The Parties agree to modify the Agreement by executing this Addendum for
good and valuable consideration, the receipt and sufficiency of which is
acknowledged, and that this Addendum hereby amends and supercedes any contrary
provisions in the Agreement.
1. Section 2 of the Agreement shall hereby be modified, so that the
vesting of the final 25,000 options to purchase shares of the Company's Common
Stock granted to You pursuant to Section 2 of the Agreement shall be accelerated
to the date on which this Addendum is executed, thus completing the vesting of
the full 100,000 stock options granted to You under the Agreement at the terms
specified in the Agreement.
2. The Company hereby acknowledges and agrees that You hereby have
fulfilled your obligations to the Company in Your role as Director of Content
Development pursuant to the Agreement, and that You have also fulfilled your
obligations to the Company pursuant to the Agreement to create Accelerated
Learning and BESTSTEPS(TM) modules, whether through the use of new material
developed by You or by converting your existing material into Accelerated
Learning or BESTSTEPS(TM) modules. The Company hereby acknowledges and agrees
that the consideration contemplated by this Addendum shall constitute the sole
and exclusive remedy for the foregoing, and the Company agrees not to assert or
pursue any other remedies, at law or in equity, with respect to the foregoing or
otherwise. You acknowledge and agree that You have received all payments,
whether made in options, stock, cash, or otherwise, that are due and owing
pursuant to the Agreement.
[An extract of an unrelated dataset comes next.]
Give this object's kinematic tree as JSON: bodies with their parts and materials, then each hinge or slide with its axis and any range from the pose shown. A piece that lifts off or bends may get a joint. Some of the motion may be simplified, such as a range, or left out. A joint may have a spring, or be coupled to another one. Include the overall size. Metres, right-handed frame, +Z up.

Neither Party shall bring any claim against the other
for any payments due and owing under the Agreement as of the date of execution
of this Addendum. You acknowledge and agree that the consideration contemplated
by this agreement shall constitute the sole and exclusive remedy for the
foregoing, and You agree not to assert or pursue any other remedies, at law or
in equity, with respect to the foregoing or otherwise.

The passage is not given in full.